Repertório – Os irmãos Felipe, nove anos, e Eduardo Zaidan, sete, sabem o que é isso. Sempre viveram em apartamento. No prédio, um cimentado cobre todo o pátio. Esperto, Felipe desafia o terreno inóspito. Usando um colete laranja e um capacete de policial, de walkie-talkie em punho, brinca de espião (ou dedo-duro, como classifica Eduardo). “Vigio todos, principalmente meu irmão, e conto tudo para minha mãe, que fica lá no apartamento com o outro walkie-talkie”, explica. Sempre com o game boy na mão, Eduardo não dá motivos para essa vigilância tão acirrada.

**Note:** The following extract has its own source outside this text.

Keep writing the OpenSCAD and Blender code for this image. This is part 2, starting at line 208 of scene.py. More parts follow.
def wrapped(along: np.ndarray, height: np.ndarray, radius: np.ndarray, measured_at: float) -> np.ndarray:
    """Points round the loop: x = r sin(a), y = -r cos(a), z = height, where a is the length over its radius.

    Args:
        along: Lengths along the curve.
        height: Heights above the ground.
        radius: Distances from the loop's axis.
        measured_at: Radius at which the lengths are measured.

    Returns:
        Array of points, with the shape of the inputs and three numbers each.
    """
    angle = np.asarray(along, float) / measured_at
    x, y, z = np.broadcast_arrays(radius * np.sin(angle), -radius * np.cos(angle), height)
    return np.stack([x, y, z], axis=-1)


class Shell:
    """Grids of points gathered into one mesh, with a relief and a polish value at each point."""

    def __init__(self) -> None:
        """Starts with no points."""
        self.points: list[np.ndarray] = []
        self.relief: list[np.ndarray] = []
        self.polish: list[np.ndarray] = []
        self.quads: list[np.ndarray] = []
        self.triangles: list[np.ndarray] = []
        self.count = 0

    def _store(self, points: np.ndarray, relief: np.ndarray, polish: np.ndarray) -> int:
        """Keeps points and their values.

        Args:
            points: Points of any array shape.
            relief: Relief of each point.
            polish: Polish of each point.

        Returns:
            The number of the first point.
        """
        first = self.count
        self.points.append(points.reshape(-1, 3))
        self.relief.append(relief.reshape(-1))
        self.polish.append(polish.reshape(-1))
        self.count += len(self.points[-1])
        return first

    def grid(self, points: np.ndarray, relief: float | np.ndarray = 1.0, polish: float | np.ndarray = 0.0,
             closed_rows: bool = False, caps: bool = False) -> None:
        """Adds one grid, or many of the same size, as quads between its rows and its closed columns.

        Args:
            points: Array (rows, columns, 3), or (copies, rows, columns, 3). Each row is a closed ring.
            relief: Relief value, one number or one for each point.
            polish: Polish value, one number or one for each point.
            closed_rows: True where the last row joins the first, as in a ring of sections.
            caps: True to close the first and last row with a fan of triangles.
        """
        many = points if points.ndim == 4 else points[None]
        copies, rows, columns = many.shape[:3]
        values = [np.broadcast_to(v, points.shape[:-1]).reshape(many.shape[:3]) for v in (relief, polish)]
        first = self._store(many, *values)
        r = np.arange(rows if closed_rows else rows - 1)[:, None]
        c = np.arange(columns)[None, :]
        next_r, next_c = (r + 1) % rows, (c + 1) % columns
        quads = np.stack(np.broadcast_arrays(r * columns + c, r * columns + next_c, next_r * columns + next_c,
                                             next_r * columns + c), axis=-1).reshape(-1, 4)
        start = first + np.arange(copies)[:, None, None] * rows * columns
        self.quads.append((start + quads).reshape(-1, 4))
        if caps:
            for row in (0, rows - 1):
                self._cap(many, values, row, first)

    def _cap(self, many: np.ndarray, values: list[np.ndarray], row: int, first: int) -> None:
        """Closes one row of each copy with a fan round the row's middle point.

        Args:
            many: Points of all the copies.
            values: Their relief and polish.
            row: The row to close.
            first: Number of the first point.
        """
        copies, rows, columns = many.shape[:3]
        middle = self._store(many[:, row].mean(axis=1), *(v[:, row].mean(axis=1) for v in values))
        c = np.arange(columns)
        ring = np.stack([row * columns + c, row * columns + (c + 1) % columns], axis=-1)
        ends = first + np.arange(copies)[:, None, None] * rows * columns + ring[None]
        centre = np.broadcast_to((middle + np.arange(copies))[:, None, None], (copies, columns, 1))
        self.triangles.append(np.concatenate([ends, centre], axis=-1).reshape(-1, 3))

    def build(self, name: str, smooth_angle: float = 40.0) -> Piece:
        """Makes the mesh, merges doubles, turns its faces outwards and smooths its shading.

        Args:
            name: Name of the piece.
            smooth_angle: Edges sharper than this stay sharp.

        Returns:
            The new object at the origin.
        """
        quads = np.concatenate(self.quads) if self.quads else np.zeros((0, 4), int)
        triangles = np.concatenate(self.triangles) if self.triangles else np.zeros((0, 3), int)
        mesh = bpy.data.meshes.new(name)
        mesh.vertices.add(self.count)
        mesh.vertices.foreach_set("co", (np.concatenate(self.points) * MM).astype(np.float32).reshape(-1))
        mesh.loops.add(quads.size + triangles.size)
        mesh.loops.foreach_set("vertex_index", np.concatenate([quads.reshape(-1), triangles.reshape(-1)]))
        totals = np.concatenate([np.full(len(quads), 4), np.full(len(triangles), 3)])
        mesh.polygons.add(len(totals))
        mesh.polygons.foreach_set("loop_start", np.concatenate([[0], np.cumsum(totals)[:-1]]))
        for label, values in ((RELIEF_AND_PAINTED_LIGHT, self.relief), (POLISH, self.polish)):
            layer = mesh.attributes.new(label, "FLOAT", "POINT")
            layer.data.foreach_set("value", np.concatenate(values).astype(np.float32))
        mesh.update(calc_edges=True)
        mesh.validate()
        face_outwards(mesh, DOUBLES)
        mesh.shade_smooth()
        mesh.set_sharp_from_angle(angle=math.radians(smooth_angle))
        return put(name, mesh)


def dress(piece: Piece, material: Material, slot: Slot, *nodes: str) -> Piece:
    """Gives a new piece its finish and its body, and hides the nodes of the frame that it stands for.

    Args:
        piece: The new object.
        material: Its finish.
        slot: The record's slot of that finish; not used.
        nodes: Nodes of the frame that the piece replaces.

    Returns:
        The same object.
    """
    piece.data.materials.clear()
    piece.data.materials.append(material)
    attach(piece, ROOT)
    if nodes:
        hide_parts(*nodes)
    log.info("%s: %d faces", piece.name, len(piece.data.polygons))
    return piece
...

Em casa ou no pátio do prédio, ele só abre a boca para contar suas heróicas e virtuais vitórias com o parceiro eletrônico. “É difícil tirar o joguinho da mão dele. Quando ele traz o game boy para o pátio, despreza qualquer outra brincadeira”, confessa a mãe, Ana Maria. Um bom exemplo da falta de repertório pode ser observado nas festas de aniversário. Os bufês infantis não fazem tanto sucesso com cinderelas e príncipes à toa. Poucos são os pais que, cautelosos, não apelam também para as piscinas de bolinhas, as máquinas de fliperama, entre muitos outros recursos, para mobilizar a atenção da criançada. E, claro, não dispensam os monitores para dirigir a brincadeira.

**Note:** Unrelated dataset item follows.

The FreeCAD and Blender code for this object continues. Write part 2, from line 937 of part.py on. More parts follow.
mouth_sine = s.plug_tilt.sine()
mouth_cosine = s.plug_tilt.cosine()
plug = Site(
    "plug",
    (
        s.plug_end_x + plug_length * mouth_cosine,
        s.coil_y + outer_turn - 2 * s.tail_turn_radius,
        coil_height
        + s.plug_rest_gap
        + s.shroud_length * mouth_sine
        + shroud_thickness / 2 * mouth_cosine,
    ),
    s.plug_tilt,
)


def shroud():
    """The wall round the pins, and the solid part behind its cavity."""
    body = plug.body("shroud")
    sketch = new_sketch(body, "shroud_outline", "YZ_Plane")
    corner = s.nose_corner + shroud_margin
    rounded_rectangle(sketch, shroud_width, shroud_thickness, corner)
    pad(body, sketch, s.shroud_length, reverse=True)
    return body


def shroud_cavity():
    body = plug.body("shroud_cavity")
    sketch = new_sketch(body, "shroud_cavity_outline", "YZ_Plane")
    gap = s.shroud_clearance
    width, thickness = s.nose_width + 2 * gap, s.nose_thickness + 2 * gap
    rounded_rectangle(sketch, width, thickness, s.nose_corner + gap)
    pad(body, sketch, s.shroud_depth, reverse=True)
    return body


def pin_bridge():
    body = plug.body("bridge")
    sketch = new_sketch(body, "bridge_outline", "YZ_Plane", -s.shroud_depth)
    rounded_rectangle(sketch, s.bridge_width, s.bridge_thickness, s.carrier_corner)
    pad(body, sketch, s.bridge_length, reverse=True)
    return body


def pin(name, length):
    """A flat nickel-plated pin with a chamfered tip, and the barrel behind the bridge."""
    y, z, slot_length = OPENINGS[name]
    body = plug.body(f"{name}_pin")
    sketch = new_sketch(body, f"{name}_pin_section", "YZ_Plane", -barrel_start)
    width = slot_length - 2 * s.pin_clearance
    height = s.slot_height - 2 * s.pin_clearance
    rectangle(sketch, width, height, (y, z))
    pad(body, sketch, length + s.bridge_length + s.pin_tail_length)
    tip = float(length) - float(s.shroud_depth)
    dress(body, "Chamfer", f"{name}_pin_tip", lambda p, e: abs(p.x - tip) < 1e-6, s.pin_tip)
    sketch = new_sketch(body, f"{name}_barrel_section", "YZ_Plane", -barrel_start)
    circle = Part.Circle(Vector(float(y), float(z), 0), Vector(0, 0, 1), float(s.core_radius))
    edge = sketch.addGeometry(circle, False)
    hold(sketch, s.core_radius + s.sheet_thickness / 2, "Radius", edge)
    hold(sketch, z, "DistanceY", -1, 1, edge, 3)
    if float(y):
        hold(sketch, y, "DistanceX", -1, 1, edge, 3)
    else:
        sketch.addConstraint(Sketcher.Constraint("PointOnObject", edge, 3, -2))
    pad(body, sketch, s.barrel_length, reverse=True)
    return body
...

Mas ainda há flagrantes de espontaneidade na periferia e fora dos grandes centros. As crianças preservam a capacidade de transformar um cabo de vassoura em cavalo e qualquer árvore pode inspirar uma aventura na selva. É o caso do menino Davi Silva Oliveira, 11 anos, para quem um cajueiro pode ser tudo o que a imaginação mandar. É lá, em uma praça da periferia de Fortaleza, no Ceará, o ponto de encontro com os amigos após as aulas no Colégio Batista Independente. “Aqui a gente brinca de tudo. Posso ser o Tarzan. Quer ver?”, convida. Sorte que uma mãe zelosa não está por perto para ver o menino saltitando, de galho em galho, até o topo. No final da escalada, um pequeno tesouro: um suculento caju. Na lista de diversões de garotos como Davi não faltam pião, bola de capotão e “peladas” improvisadas no fundo do quintal.

Hora marcada – Diante desse quadro, não é difícil imaginar o que vem acontecendo com as crianças. A agitação e a violência dos grandes centros tornaram a rua proibitiva e brincar virou um programa para o qual é preciso marcar hora e contar com a companhia de um adulto. Tanto para ir ao parquinho quanto à praça ou à praia, a presença de um responsável é imprescindível. Mesmo em metrópoles com amplas áreas de lazer, como o Rio de Janeiro, cercado por praias e florestas, os pais não fogem à regra. Acompanham as crianças ao calçadão ou às escolinhas de esportes que funcionam na orla. Andrea Scheffer Rezende, mãe de Monique, três anos, e Derek, cinco, é frequentadora assídua de Ipanema. “Trabalho meio expediente e vivo correndo para dar a meus filhos a chance de brincar mais livremente. No prédio não tem playground. Então levo Derek para jogar futebol na praia”, conta ela. Monique, a caçula, costuma passar a tarde no parquinho com a avó. “Quero colocá-la na natação. Como não dá para deixá-los soltos por aí, tento agendar atividades”, conclui.